# Start of RECORDED DATA

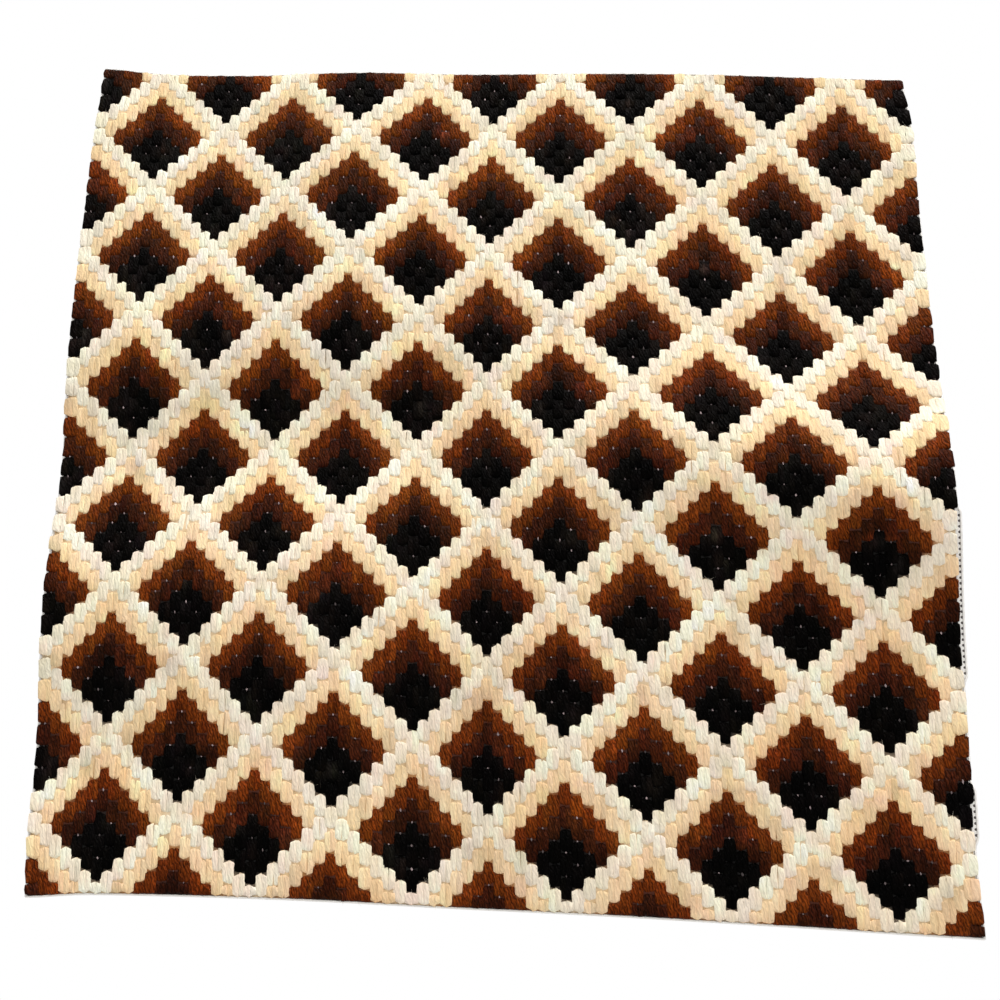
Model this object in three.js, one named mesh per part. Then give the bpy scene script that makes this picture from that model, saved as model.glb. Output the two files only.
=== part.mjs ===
// A square of bargello canvaswork, worked all over in wool and hung by its top edge.
// The canvas and the stitches on both its faces move as one soft sheet, so they are one solid.
// Millimetres. X runs to the right and Z runs up for someone who faces the worked front.
// The front looks along -Y, and the origin is the middle of the top edge, where the sheet is held.
import * as THREE from 'three';

const threadPitch = { across: 2.54, down: 2.51 }; // from one canvas thread to the next
const workedThreads = { across: 166, down: 168 }; // threads that the stitches cover
const bareEdge = 3.2; // unworked canvas outside the last stitches
const thickness = 3; // canvas with the wool on both its faces
const cells = { across: 36, down: 36 }; // facets of each face

const half = {
  across: (workedThreads.across * threadPitch.across) / 2,
  down: (workedThreads.down * threadPitch.down) / 2,
};

// How the whole sheet hangs. Forward is towards the front.
const hang = {
  twist: 3.5, // the top right and bottom left corners stand forward, the other two stand back
  bow: 13.5, // the middle stands in front of the top and bottom edges
  lean: 8.5, // the bottom edge is drawn to the right, and the top edge to the left
  sideDrop: 2.5, // the side edges hang lower than the middle
  tightening: 0.8, // the middle columns are drawn together, most at tightReach from the centre line
  tightReach: 25,
};

// Soft ridges and hollows left by the stitching and by being folded away.
// across and down place the centre, from -1 to 1 over the worked sheet. The reaches and rise are in
// millimetres. turn is in degrees, and a ridge with a positive turn runs down to the right.
const swells = [
  { across: 0.95, down: 0.05, reachAcross: 185, reachDown: 45, turn: 8, rise: 17 },
  { across: -0.55, down: 0, reachAcross: 155, reachDown: 43, turn: -8, rise: -12.5 },
  { across: -0.35, down: -0.7, reachAcross: 40, reachDown: 95, turn: 0, rise: 5.5 },
  { across: -0.1, down: 0.95, reachAcross: 42, reachDown: 160, turn: 0, rise: -7.5 },
  { across: -1.2, down: 0.7, reachAcross: 135, reachDown: 44, turn: 0, rise: -8.5 },
  { across: 0.55, down: -0.4, reachAcross: 300, reachDown: 125, turn: 0, rise: -8 },
];

// Places where the tension of the stitches draws the canvas out of square, in its own plane.
const pulls = [
  { across: 0.8, down: -0.2, reach: 105, right: 2.5, up: -6 },
  { across: -1.35, down: -0.9, reach: 140, right: -3, up: 9.5 },
  { across: -0.55, down: 0.35, reach: 140, right: -0.5, up: 3.5 },
  { across: 0.5, down: -0.35, reach: 175, right: -4.5, up: 1.5 },
  { across: 1.05, down: -0.8, reach: 100, right: -1.5, up: -6 },
  // the four corners
  { across: -1, down: -1, reach: 22, right: 0.2, up: 3.2 },
  { across: 1, down: -1, reach: 16, right: -3.2, up: 0 },
  { across: -1, down: 1, reach: 18, right: 1.6, up: -1.6 },
  { across: 1, down: 1, reach: 18, right: 1.8, up: 0.2 },
];

// across and down run from -1 to 1 over the worked sheet, and a little further over the bare edge.
function forwardAt(across, down) {
  let forward = -hang.twist * across * down - hang.bow * down ** 2;
  for (const swell of swells) {
    const right = (across - swell.across) * half.across;
    const below = (down - swell.down) * half.down;
    const turn = THREE.MathUtils.degToRad(swell.turn);
    const along = (right * Math.cos(turn) + below * Math.sin(turn)) / swell.reachAcross;
    const beside = (below * Math.cos(turn) - right * Math.sin(turn)) / swell.reachDown;
    forward += swell.rise * Math.exp(-(along ** 2) - beside ** 2);
  }
  return forward;
}

function middleAt(across, down) {
  const tight = (across * half.across) / hang.tightReach;
  let right = across * half.across + hang.lean * down;
  right -= hang.tightening * tight * Math.exp((1 - tight ** 2) / 2);
  let up = -down * half.down - hang.sideDrop * across ** 2;
  for (const pull of pulls) {
    const away = Math.hypot((across - pull.across) * half.across, (down - pull.down) * half.down);
    const share = Math.exp(-((away / pull.reach) ** 2));
    right += pull.right * share;
    up += pull.up * share;
  }
  return new THREE.Vector3(right, -forwardAt(across, down), up);
}

const edge = { across: 1 + bareEdge / half.across, down: 1 + bareEdge / half.down };
const heldPoint = middleAt(0, -edge.down);

// side is 1 on the worked front and -1 on the back.
function faceAt(across, down, side) {
  const step = 0.002;
  const rightward = middleAt(across + step, down).sub(middleAt(across - step, down));
  const downward = middleAt(across, down + step).sub(middleAt(across, down - step));
  const outward = downward.cross(rightward).normalize();
  return middleAt(across, down).sub(heldPoint).addScaledVector(outward, (side * thickness) / 2);
}

function sheetGeometry() {
  const columns = cells.across + 1;
  const faceSize = columns * (cells.down + 1);
  const positions = [];
  for (const side of [1, -1]) {
    for (let row = 0; row <= cells.down; row += 1) {
      for (let column = 0; column <= cells.across; column += 1) {
        const across = edge.across * ((2 * column) / cells.across - 1);
        const down = edge.down * ((2 * row) / cells.down - 1);
        positions.push(...faceAt(across, down, side).toArray());
      }
    }
  }
  const index = [];
  for (let row = 0; row < cells.down; row += 1) {
    for (let column = 0; column < cells.across; column += 1) {
      const topLeft = row * columns + column;
      const bottomLeft = topLeft + columns;
      index.push(topLeft, bottomLeft, bottomLeft + 1, topLeft, bottomLeft + 1, topLeft + 1);
      const back = [topLeft, bottomLeft + 1, bottomLeft, topLeft, topLeft + 1, bottomLeft + 1];
      index.push(...back.map((corner) => corner + faceSize));
    }
  }
  const rim = rimOf(columns);
  rim.forEach((here, place) => {
    const next = rim[(place + 1) % rim.length];
    index.push(here, here + faceSize, next + faceSize, here, next + faceSize, next);
  });
  const geometry = new THREE.BufferGeometry();
  geometry.setAttribute('position', new THREE.Float32BufferAttribute(positions, 3));
  geometry.setIndex(index);
  geometry.computeVertexNormals();
  return geometry;
}

// The outline of a face as vertex numbers: down the left side, along the bottom, up and back.
function rimOf(columns) {
  const rim = [];
  const bottom = cells.down * columns;
  for (let row = 0; row < cells.down; row += 1) {
    rim.push(row * columns);
  }
  for (let column = 0; column < cells.across; column += 1) {
    rim.push(bottom + column);
  }
  for (let row = cells.down; row > 0; row -= 1) {
    rim.push(row * columns + cells.across);
  }
  for (let column = cells.across; column > 0; column -= 1) {
    rim.push(column);
  }
  return rim;
}

const wool = new THREE.MeshStandardMaterial({ color: 0xe8cfa6, roughness: 0.95, metalness: 0 });

const panel = new THREE.Mesh(sheetGeometry(), wool);
panel.name = 'panel';

const hanging = new THREE.Group();
hanging.add(panel);

export default hanging;
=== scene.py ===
import math

import bmesh
import bpy
import numpy as np
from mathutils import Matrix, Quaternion, Vector


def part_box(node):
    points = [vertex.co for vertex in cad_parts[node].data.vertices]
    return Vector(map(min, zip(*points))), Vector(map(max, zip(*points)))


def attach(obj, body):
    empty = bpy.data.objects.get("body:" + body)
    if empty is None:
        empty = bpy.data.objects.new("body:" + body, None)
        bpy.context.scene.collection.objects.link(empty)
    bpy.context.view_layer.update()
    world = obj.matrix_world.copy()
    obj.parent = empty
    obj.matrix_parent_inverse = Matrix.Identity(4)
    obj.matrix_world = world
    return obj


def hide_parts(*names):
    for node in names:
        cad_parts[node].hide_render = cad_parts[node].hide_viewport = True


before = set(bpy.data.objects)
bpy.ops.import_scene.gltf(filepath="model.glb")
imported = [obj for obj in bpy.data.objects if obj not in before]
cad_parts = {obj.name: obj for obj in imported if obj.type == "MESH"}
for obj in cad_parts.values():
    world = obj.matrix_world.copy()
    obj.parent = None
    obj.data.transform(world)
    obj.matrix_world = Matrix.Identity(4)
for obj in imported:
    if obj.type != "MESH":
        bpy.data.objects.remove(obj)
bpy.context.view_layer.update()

panelLow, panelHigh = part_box("panel")
chance = np.random.default_rng(1975)

# The sheet, with the same folds as the solid, in metres.
sheetShape = {
    "threadsAcross": 166,
    "threadsDown": 168,
    "pitchAcross": 0.00254,
    "pitchDown": 0.00251,
    "bareEdge": 0.0032,
    "twist": 0.0035,
    "bow": 0.0135,
    "lean": 0.0085,
    "sideDrop": 0.0025,
    "tightening": 0.0008,
    "tightReach": 0.025,
    "slopeStep": 0.002,  # share of the half size over which its slope is measured
    "swells": [
        {"across": 0.95, "down": 0.05, "reachAcross": 0.185, "reachDown": 0.045, "turn": 8, "rise": 0.017},
        {"across": -0.55, "down": 0, "reachAcross": 0.155, "reachDown": 0.043, "turn": -8, "rise": -0.0125},
        {"across": -0.35, "down": -0.7, "reachAcross": 0.04, "reachDown": 0.095, "turn": 0, "rise": 0.0055},
        {"across": -0.1, "down": 0.95, "reachAcross": 0.042, "reachDown": 0.16, "turn": 0, "rise": -0.0075},
        {"across": -1.2, "down": 0.7, "reachAcross": 0.135, "reachDown": 0.044, "turn": 0, "rise": -0.0085},
        {"across": 0.55, "down": -0.4, "reachAcross": 0.3, "reachDown": 0.125, "turn": 0, "rise": -0.008},
    ],
    "pulls": [
        {"across": 0.8, "down": -0.2, "reach": 0.105, "right": 0.0025, "up": -0.006},
        {"across": -1.35, "down": -0.9, "reach": 0.14, "right": -0.003, "up": 0.0095},
        {"across": -0.55, "down": 0.35, "reach": 0.14, "right": -0.0005, "up": 0.0035},
        {"across": 0.5, "down": -0.35, "reach": 0.175, "right": -0.0045, "up": 0.0015},
        {"across": 1.05, "down": -0.8, "reach": 0.1, "right": -0.0015, "up": -0.006},
        # the four corners
        {"across": -1, "down": -1, "reach": 0.022, "right": 0.0002, "up": 0.0032},
        {"across": 1, "down": -1, "reach": 0.016, "right": -0.0032, "up": 0},
        {"across": -1, "down": 1, "reach": 0.018, "right": 0.0016, "up": -0.0016},
        {"across": 1, "down": 1, "reach": 0.018, "right": 0.0018, "up": 0.0002},
    ],
}
threadsAcross = sheetShape["threadsAcross"]
threadsDown = sheetShape["threadsDown"]
pairsAcross = threadsAcross // 2
halfAcross = threadsAcross * sheetShape["pitchAcross"] / 2
halfDown = threadsDown * sheetShape["pitchDown"] / 2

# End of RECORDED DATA

TASK PROMPT: Output the section opening with the line that has "from mathutils import" and closing with the line that has "chance = np.random.default_rng(1975)". Keep both end lines and leave out the rest.

WORKED ANSWER:
from mathutils import Matrix, Quaternion, Vector


def part_box(node):
    points = [vertex.co for vertex in cad_parts[node].data.vertices]
    return Vector(map(min, zip(*points))), Vector(map(max, zip(*points)))


def attach(obj, body):
    empty = bpy.data.objects.get("body:" + body)
    if empty is None:
        empty = bpy.data.objects.new("body:" + body, None)
        bpy.context.scene.collection.objects.link(empty)
    bpy.context.view_layer.update()
    world = obj.matrix_world.copy()
    obj.parent = empty
    obj.matrix_parent_inverse = Matrix.Identity(4)
    obj.matrix_world = world
    return obj


def hide_parts(*names):
    for node in names:
        cad_parts[node].hide_render = cad_parts[node].hide_viewport = True


before = set(bpy.data.objects)
bpy.ops.import_scene.gltf(filepath="model.glb")
imported = [obj for obj in bpy.data.objects if obj not in before]
cad_parts = {obj.name: obj for obj in imported if obj.type == "MESH"}
for obj in cad_parts.values():
    world = obj.matrix_world.copy()
    obj.parent = None
    obj.data.transform(world)
    obj.matrix_world = Matrix.Identity(4)
for obj in imported:
    if obj.type != "MESH":
        bpy.data.objects.remove(obj)
bpy.context.view_layer.update()

panelLow, panelHigh = part_box("panel")
chance = np.random.default_rng(1975)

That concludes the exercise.